Norges Bank refers to its consultation letter of 4 May 2015, in which we expressed that “[...] requirements for prudent lending should be regarded as a permanent structural measure, and should not be changed frequently”. A permanent, structural measure will contribute to predictability and counteract future deterioration of lending standards. The requirements in the regulation should as a rule be permanent. Adjustments can be made by changing the speed limit.
In the view of Norges Bank, the regulation should be retained in its current form, but without the specific requirements for Oslo. The speed limit seems well adapted to today’s situation.
- The analyses utilise regional variation in the share of homebuyers that are bound by the DTI ratio requirement.
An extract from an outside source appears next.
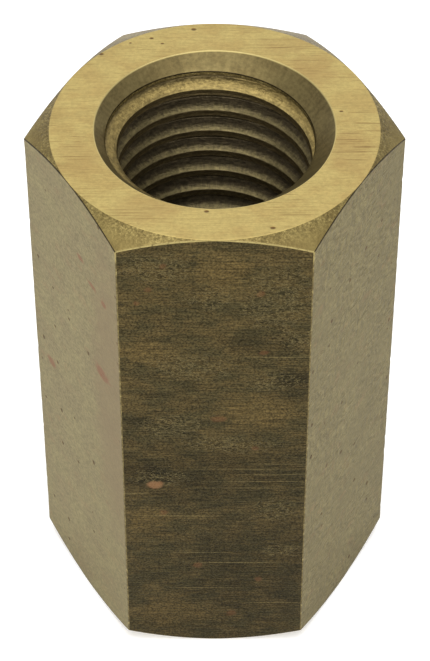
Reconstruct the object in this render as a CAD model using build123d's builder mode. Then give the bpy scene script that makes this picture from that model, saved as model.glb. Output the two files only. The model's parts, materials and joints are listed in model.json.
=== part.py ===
from build123d import *
from build123d.topology import SkipClean

import os
from math import radians, tan

# Hexagonal coupling nut that joins two 1 inch, 8 threads per inch rods end to end.
# All lengths are in millimetres.  The nut stands on its lower end at z = 0, its axis
# is +Z and one wrench flat faces -Y, so two of its corners lie on the X axis.

# Hexagonal bar
ACROSS_FLATS = 38.1
LENGTH = 69.85
CORNER_ROUND = 0.25

# Turned ends: a flat ring with a shallow cone outside it
END_RING_DIAMETER = 37.9
END_CHAMFER_ANGLE = 30.0

# Countersink at each mouth of the bore
COUNTERSINK_DIAMETER = 27.8
COUNTERSINK_HALF_ANGLE = 45.0

# Right-hand internal thread
THREAD_PITCH = 3.175
CREST_DIAMETER = 22.6
ROOT_DIAMETER = 25.6
CREST_FLAT = 0.8
FLANK_ANGLE = 30.0

# Height of the upper edge of the lowest crest, on the +X side of the bore
CREST_EDGE_HEIGHT = 1.686

# The bore wall is laid out in quarters, so each crest face is a quarter of a turn
BORE_QUARTERS = 4

# The groove starts this many turns below that crest and runs out of both ends
TURNS_BELOW = 2
GROOVE_TURNS = 24

# How far each cutter reaches past the metal that it leaves
GROOVE_OVERLAP = 0.3
CUTTER_OVERLAP = 5.0

crest_radius = CREST_DIAMETER / 2
root_radius = ROOT_DIAMETER / 2

# Section of the helical groove, whose inner edge lies inside the bore
flank_slope = tan(radians(FLANK_ANGLE))
mouth_half_width = (THREAD_PITCH - CREST_FLAT) / 2
inner_half_width = mouth_half_width + GROOVE_OVERLAP * flank_slope
root_half_width = mouth_half_width - (root_radius - crest_radius) * flank_slope
groove_start = CREST_EDGE_HEIGHT + mouth_half_width - TURNS_BELOW * THREAD_PITCH

# One turn of the groove
with BuildPart() as groove_turn:
    with BuildLine() as groove_path:
        Helix(THREAD_PITCH, THREAD_PITCH, crest_radius, center=(0, 0, groove_start))
    with BuildSketch(Plane.XZ) as groove_section:
        with BuildLine():
            Polyline(
                (crest_radius - GROOVE_OVERLAP, groove_start - inner_half_width),
                (root_radius, groove_start - root_half_width),
                (root_radius, groove_start + root_half_width),
                (crest_radius - GROOVE_OVERLAP, groove_start + inner_half_width),
                close=True,
            )
        make_face()
    sweep(groove_section.sketch, path=groove_path.line, is_frenet=True)

with BuildPart() as hex_coupling_nut:
    # Bar with slightly rounded corners
    with BuildSketch():
        RegularPolygon(ACROSS_FLATS / 2, 6, major_radius=False)
        fillet(vertices(), CORNER_ROUND)
    extrude(amount=LENGTH)

    # Turned ends, whose cones run out on the flats
    ring_radius = END_RING_DIAMETER / 2
    turned_radius = ACROSS_FLATS / 2 + CUTTER_OVERLAP
    cone_height = (turned_radius - ring_radius) * tan(radians(END_CHAMFER_ANGLE))
    with BuildSketch(Plane.XZ):
        with BuildLine():
            Polyline(
                (0, 0),
                (ring_radius, 0),
                (turned_radius, cone_height),
                (turned_radius, LENGTH - cone_height),
                (ring_radius, LENGTH),
                (0, LENGTH),
                close=True,
            )
        make_face()
    revolve(axis=Axis.Z, mode=Mode.INTERSECT)

    # From here on the faces stay as they are cut, so the bore keeps its quarters
    with SkipClean():
        # Bore, as wide as the thread crests leave it
        quarter_angle = 360 / BORE_QUARTERS
        quarters = [Plane.XY.rotated((0, 0, quarter_angle * q)) for q in range(BORE_QUARTERS)]
        with BuildSketch(*quarters):
            with BuildLine():
                bore_side = Line((0, 0), (crest_radius, 0))
                bore_arc = CenterArc((0, 0), crest_radius, 0, quarter_angle)
                Line(bore_arc @ 1, bore_side @ 0)
            make_face()
        extrude(amount=LENGTH, mode=Mode.SUBTRACT)

        # Groove of the thread
        with Locations(*[(0, 0, THREAD_PITCH * turn) for turn in range(GROOVE_TURNS)]):
            add(groove_turn.part, mode=Mode.SUBTRACT)

        # Countersink at each mouth
        cutter_radius = COUNTERSINK_DIAMETER / 2 + CUTTER_OVERLAP
        cutter_height = cutter_radius / tan(radians(COUNTERSINK_HALF_ANGLE))
        cutter_rise = CUTTER_OVERLAP / tan(radians(COUNTERSINK_HALF_ANGLE))
        for mouth, inward in ((0, 1), (LENGTH, -1)):
            with BuildSketch(Plane.XZ):
                with BuildLine():
                    Polyline(
                        (0, mouth - inward * cutter_rise),
                        (cutter_radius, mouth - inward * cutter_rise),
                        (0, mouth + inward * (cutter_height - cutter_rise)),
                        close=True,
                    )
                make_face()
            revolve(axis=Axis.Z, mode=Mode.SUBTRACT)

hex_coupling_nut.part.label = "hex_coupling_nut"

os.makedirs("parts", exist_ok=True)
export_step(hex_coupling_nut.part, "parts/hex_coupling_nut.step")
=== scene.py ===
import json
import math

import bpy
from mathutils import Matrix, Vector, noise


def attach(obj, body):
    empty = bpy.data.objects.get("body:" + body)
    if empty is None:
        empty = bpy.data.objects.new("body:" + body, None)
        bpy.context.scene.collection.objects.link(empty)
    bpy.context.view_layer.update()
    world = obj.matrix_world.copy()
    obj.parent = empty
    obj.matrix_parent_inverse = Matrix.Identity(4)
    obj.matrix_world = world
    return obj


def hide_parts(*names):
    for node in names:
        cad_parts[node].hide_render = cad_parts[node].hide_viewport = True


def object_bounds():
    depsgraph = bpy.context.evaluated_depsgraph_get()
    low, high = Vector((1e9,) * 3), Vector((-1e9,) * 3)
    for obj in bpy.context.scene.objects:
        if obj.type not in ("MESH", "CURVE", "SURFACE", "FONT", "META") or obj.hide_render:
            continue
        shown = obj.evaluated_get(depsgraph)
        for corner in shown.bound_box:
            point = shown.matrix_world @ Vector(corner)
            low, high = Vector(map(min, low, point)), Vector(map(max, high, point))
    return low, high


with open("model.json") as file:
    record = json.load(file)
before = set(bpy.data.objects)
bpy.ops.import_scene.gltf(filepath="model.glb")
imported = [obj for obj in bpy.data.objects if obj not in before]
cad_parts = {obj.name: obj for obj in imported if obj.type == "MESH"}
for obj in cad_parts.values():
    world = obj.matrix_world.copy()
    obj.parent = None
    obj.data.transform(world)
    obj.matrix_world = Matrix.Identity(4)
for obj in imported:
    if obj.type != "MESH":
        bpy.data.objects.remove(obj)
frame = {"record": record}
cad_low, cad_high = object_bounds()

# The nut is worked out in millimetres and its vertices are written in metres.
MM = 0.001
NODE = "hex_coupling_nut"
mounts = {mount["name"]: mount for mount in frame["record"]["mounts"]}

# Sizes read from the frame
APOTHEM = cad_high.y / MM
LENGTH = (cad_high.z - cad_low.z) / MM
CREST_RADIUS = mounts["rod_thread"]["dims"]["r_mm"]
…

Norway is divided into 57 regions, and the share of homebuyers that breached current DTI ratio requirements in 2014 is calculated using tax assessment data from Statistics Norway and information on housing market turnover from Ambita. Regions with a high share of homebuyers that have breached the DTI ratio requirement have had weaker house price developments in 2017, controlled for developments in unemployment and the stock of existing homes for sale. In the analyses of changes in the number of homebuyers, information on housing market turnover between 2010 and the end of November 2017 is used. Private individuals that have purchased more than 25 percent of a property sold on the open market, are classified as homebuyers.
- International studies have shown that requirements for lending standards have had an effect on debt growth and to some extent house price inflation (see eg Jácome, L.I. and S. Mitra (2015), Cerutti, E., S. Claessens and L. Laeven (2015), Tressel, T. and Y.S. Zhang (2016) and Shim, I. and K.N. Kuttner (2016)). Such regulation has the most pronounced impact in periods of credit growth and rising house prices. For advanced economies, effects of relaxing such regulation in periods of declining credit and house prices have not been found to the same extent. This may be because there are fewer such episodes.